Complete text extracted from the document (3,454 characters)

However, I think (or would like to think? augh) that most girls are not like that, and that you should not plan for girls to be like that. I'd definitely rather offend someone by asking than offend them by not asking.
Holly implies that people who don't like explicit communication should effectively be banned from kissing: she says, "they can go without ever being kissed until they wise up." I have a certain cantankerous sympathy for this perspective, and I have said similar things myself in the past. But my research into pickup artists made me wonder about whether this perspective is tenable, given a world in which most people seem to enjoy and engage in a great deal of tacit communication.
Speaking only for myself, I must admit that I like it when a man can read my unspoken signals well enough that he can tell when to kiss me without asking aloud. Sometimes it can be nice when a guy asks. But if he can read my tacit communication about kissing, that is a signal that he can read a lot of my other tacit communication as well.
Furthermore, if many people really enjoy unspoken social games and strategic uncertainty, then "the game" will never go away. Evidence that people enjoy those things does not only include the pickup artist subculture -- romantic comedies and romance novels consistently find a market, after all.

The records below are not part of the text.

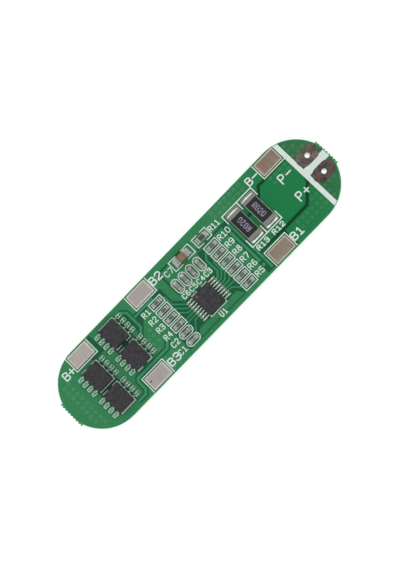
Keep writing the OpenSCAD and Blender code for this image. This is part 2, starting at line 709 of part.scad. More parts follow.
// Toe fillets in front of every lead
module toe_fillets(count, pitch, span, h, w) for (turn = [0, 180], i = [0:count - 1])
    rotate(turn) translate([span/2, (i - (count - 1)/2)*pitch, 0])
        solder_fillet(toe_land - land_rim, w, h);

module solder_transistors() color("#dfe1e2") for (i = [0:3]) at_fet(i)
    toe_fillets(4, fet_pitch, fet_span, fet_lead_t, 0.6);
module solder_monitor_chip() color("#dfe1e2") place(chip_at, 0)
    toe_fillets(8, chip_pitch, chip_span, chip_lead_t, 0.3);
module solder_shunts() color("#dfe1e2") for (s = shunts) place(s, 90)
    end_fillets(shunt_size, shunt_end_land, 0.5, 3);
module solder_resistors() color("#dfe1e2") {
    for (r = resistors) place(r, 0) end_fillets(resistor_size, end_land, 0.3, 0.75);
    place(r11_at, 0) end_fillets(r11_size, end_land, 0.35, 1.15);
}
module solder_capacitors() color("#dfe1e2") {
    for (c = capacitors) place(c, c[2]) end_fillets(capacitor_size, end_land, 0.45, 0.75);
    place(c7_at, 0) end_fillets(c7_size, end_land, 0.6, 1.5);
}

circuit_board();
copper_pours_top();
signal_traces();
copper_pours_bottom();
vias();
component_lands();
silkscreen();
tab_b_plus();
tab_b2();
tab_b_minus();
tab_b3();
tab_b1();
wire_pad_p_minus();
wire_pad_p_plus();
monitor_chip_body();
monitor_chip_leads();
transistor_q1_body();
transistor_q1_leads();
transistor_q2_body();
transistor_q2_leads();
transistor_q3_body();
transistor_q3_leads();
transistor_q4_body();
transistor_q4_leads();
shunt_r12_element();
shunt_r12_ends();
shunt_r13_element();
shunt_r13_ends();
resistor_r1();
resistor_r2();
resistor_r3();
resistor_r4();
resistor_r5();
resistor_r6();
resistor_r7();
resistor_r8();
resistor_r9();
resistor_r10();
resistor_r11();
resistor_ends();
capacitor_c1();
capacitor_c2();
capacitor_c3();
capacitor_c4();
capacitor_c5();
capacitor_c6();
capacitor_c7();
capacitor_ends();
solder_transistors();
solder_monitor_chip();
solder_shunts();
solder_resistors();
solder_capacitors();
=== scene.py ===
"""Battery management board: camera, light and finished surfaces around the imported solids.

The file follows the board as it is made: laminate, copper and mask, ink, tabs, wire pads,
packages, chip parts and solder. Lengths are in millimetres until a mesh is written.
"""

import math

import bpy
import numpy as np
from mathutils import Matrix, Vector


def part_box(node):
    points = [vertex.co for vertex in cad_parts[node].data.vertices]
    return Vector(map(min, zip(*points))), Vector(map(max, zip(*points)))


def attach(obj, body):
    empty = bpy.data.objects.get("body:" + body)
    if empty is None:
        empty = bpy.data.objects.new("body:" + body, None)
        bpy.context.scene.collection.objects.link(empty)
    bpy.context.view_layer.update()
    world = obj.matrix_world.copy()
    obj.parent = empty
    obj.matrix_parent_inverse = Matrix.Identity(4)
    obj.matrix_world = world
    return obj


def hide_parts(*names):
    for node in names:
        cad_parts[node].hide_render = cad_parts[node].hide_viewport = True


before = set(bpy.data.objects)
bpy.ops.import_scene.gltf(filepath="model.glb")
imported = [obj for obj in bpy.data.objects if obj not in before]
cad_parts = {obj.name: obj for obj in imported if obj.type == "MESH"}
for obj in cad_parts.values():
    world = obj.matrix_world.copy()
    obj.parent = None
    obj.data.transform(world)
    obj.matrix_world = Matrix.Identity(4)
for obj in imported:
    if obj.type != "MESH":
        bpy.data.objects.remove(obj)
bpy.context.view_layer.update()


def show(name, data):
    """An object in the scene for a camera, a lamp or a mesh."""
    made = bpy.data.objects.new(name, data)
    bpy.context.scene.collection.objects.link(made)
    return made


# ------------------------------------------------------------------ camera and studio
# The camera looks straight down on the board, which lies slantwise in view. Four soft lamps
# stand round it, as in a light tent, with a pale room behind them. Places here are in metres.

camera = show("camera", bpy.data.cameras.new("camera"))
camera.location = (0.00389, -0.01247, 0.1489)
camera.rotation_euler = [math.radians(angle) for angle in (2.245, 4.386, -45.743)]
camera.data.lens = 47.77
camera.data.sensor_width = 36
camera.data.clip_start, camera.data.clip_end = 0.005, 10
bpy.context.scene.camera = camera
bpy.context.scene.view_settings.view_transform = "Standard"


LAMP_OUT, LAMP_UP, LAMP_SIZE, WATTS = 0.38, 0.36, 0.42, 0.68
for side, (x, y) in {"west": (-1, 0), "north": (0, 1), "east": (1, 0), "south": (0, -1)}.items():
    light = bpy.data.lights.new(side + "_lamp", "AREA")
    light.size, light.energy = LAMP_SIZE, WATTS
    lamp = show(side + "_lamp", light)
    lamp.location = (x * LAMP_OUT, y * LAMP_OUT, LAMP_UP)
    lamp.rotation_euler = (-lamp.location).to_track_quat("-Z", "Y").to_euler()


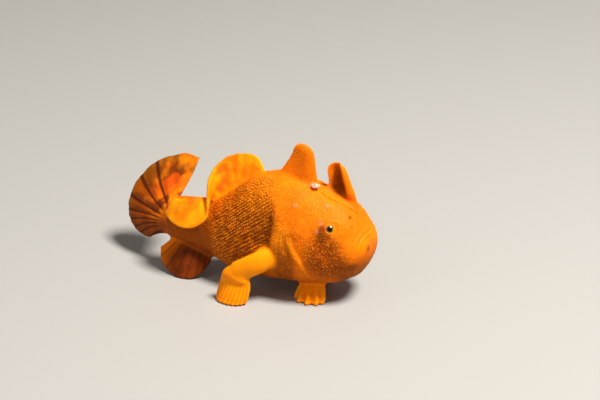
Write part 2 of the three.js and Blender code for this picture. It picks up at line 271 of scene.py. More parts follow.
# How much each point belongs to each group of solids; the shares blend where groups meet.
def groupShares(points, soft=0.2 * mm):
    gaps = []
    for names in fleshGroups.values():
        shape = mergedCopy(names, 0)
        tree = BVHTree.FromBMesh(shape)
        shape.free()
        gaps.append([tree.find_nearest(Vector(p))[3] for p in points])
    gaps = np.array(gaps)
    closeness = np.exp(-(gaps - gaps.min(0)) / soft)
    closeness /= closeness.sum(0)
    return dict(zip(fleshGroups, closeness))


def storeValues(mesh, name, values):
    layer = mesh.attributes.get(name) or mesh.attributes.new(name, "FLOAT", "POINT")
    layer.data.foreach_set("value", values.astype(np.float32))


def readValues(mesh, name):
    values = np.empty(len(mesh.vertices), np.float32)
    mesh.attributes[name].data.foreach_get("value", values)
    return values.astype(float)


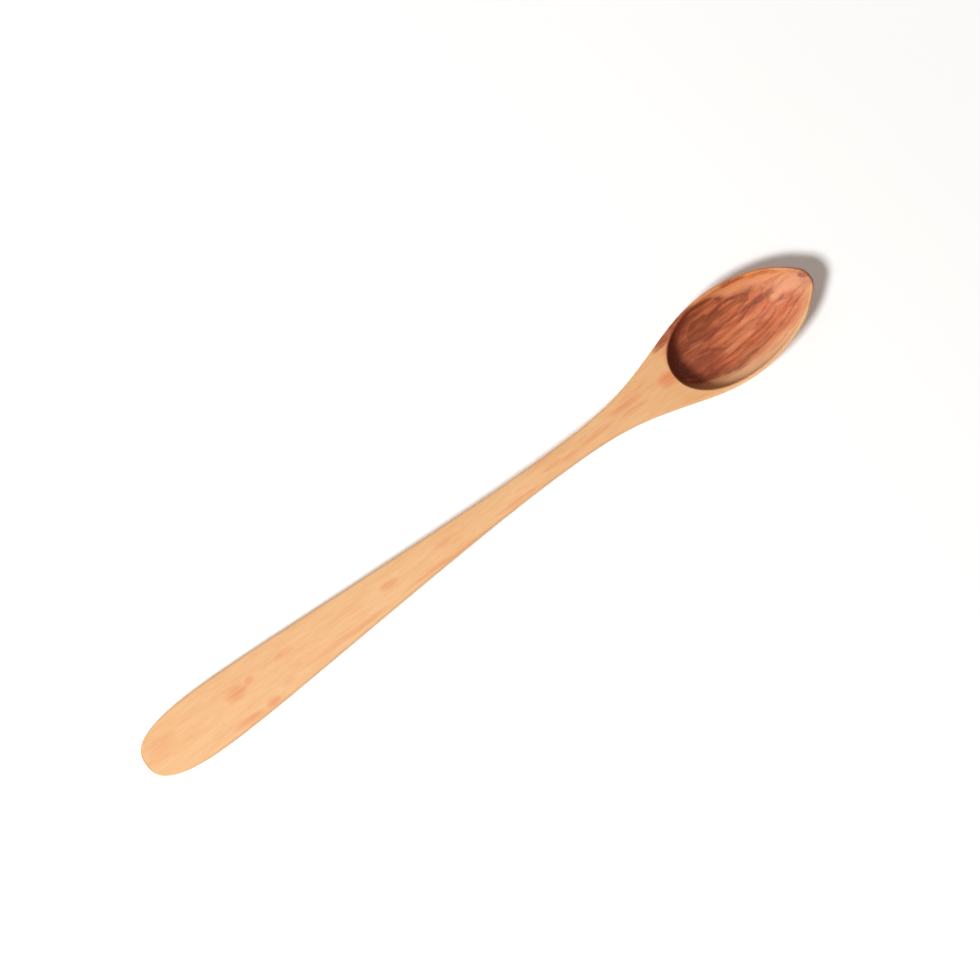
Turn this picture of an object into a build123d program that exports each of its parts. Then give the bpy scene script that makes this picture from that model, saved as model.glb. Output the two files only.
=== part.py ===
"""A long tasting spoon carved from one length of close-grained fruit wood.

The spoon lies along X, butt towards -X and tip towards +X. Z = 0 is the table that it rests on,
and the origin is under the middle of its length. It is shaped in a carver's order: the plan is
sawn out of a board, the top and the underside are cut across it, the edges are softened, and the
bowl is hollowed last. The board starts at the table, so where the underside would dip below it
the spoon keeps a sanded flat to rest on.
"""
import os
from math import cos, pi, sqrt

from build123d import *

os.makedirs("parts", exist_ok=True)

# Lengths along the spoon, in millimetres, from one named place to the next
grip_run = 31.0
taper_run = 156.0
flare_run = 76.5
nose_run = 36.5

# Widths in plan
grip_width = 23.6
neck_width = 8.8
bowl_width = 35.7

# Heights of the top over the table, along the middle of the spoon
butt_top = 6.4
grip_top = 6.7
rim_height = 12.6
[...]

Additionally, part of improving sexual communication means learning more about unspoken communication -- not just spoken communication. The pioneering social economist Peter F. Drucker once said, "The most important thing in communication is to hear what isn't being said." This maxim is no less true when it comes to sex than it is in any other area of human endeavor. PUAs have spent years gathering information on tacit sexual communication, so perhaps one feminist goal should be to try and understand what they've learned, such as the characteristics of excellent social "calibration."

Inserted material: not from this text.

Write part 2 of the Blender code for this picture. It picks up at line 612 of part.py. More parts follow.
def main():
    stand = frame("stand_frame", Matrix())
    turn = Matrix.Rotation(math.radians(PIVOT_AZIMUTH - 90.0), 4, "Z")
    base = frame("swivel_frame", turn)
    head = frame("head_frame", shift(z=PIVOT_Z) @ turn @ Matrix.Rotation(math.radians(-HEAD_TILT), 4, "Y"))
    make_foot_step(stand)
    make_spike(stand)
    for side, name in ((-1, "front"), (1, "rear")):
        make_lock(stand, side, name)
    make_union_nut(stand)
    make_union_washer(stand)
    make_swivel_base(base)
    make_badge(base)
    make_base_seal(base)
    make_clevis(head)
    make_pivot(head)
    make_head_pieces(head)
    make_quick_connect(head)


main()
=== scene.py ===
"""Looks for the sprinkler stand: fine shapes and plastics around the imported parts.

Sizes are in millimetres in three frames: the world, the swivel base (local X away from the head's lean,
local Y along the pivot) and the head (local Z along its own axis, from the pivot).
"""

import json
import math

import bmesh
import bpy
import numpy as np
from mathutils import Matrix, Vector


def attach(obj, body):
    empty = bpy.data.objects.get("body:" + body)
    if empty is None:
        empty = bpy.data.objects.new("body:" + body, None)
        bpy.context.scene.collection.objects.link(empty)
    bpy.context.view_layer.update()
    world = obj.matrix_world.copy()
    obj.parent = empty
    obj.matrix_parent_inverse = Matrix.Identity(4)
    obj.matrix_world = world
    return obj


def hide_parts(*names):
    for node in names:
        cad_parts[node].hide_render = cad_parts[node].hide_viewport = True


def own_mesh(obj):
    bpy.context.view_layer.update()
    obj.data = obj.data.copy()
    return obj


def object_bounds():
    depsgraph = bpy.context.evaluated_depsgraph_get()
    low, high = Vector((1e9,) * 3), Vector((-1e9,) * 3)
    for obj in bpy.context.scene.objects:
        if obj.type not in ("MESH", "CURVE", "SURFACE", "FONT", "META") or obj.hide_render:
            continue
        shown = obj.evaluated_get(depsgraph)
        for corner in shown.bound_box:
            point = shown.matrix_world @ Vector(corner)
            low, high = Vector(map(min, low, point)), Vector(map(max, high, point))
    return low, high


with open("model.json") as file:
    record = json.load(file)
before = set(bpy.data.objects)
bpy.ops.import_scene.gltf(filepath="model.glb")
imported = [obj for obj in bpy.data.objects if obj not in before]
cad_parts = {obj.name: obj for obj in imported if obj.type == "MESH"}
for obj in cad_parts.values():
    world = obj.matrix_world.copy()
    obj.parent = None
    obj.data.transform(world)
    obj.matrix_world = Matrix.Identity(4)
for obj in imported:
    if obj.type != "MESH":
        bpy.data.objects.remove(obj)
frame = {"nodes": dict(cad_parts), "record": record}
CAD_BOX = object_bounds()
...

Some feminists and BDSMers exist who already think a lot about teaching implicit or unspoken communication. On the feminist side, one webpage about sexual violence features an image of a woman saying: "I stopped kissing you back. I pushed your hand away. I said I wanted to leave. It all meant 'NO'." On the BDSM side, there is often an expectation that BDSM partners will discuss their experience and reactions once they are done doing BDSM with each other, so as to learn more about how to read each other's tacit signals. However, I have never encountered a BDSM seminar on the topic of non-verbal communication, though I've attended several on verbal communication.
My perspective on non-verbal communication is not without precedent among feminist BDSMers, though my willingness to deal extensively with PUAs might be. Still, I believe that non-verbal communication is not taught well, and that feminists and BDSMers in particular do not spend enough time discussing its role in sexual interactions. Given that both communities emphasize that consent and communication are crucially intertwined, perhaps both communities might draw insight from some PUA conceptions of "kino," "calibration" and other ways of examining implicit communication.
I once started a thread about pickup artists on a major feminist blog, to which one feminist responded: "I'm getting so sick of these PUA threads.... So I'll just come out and say it: PUAs rape women through coercion and manipulation. Full stop."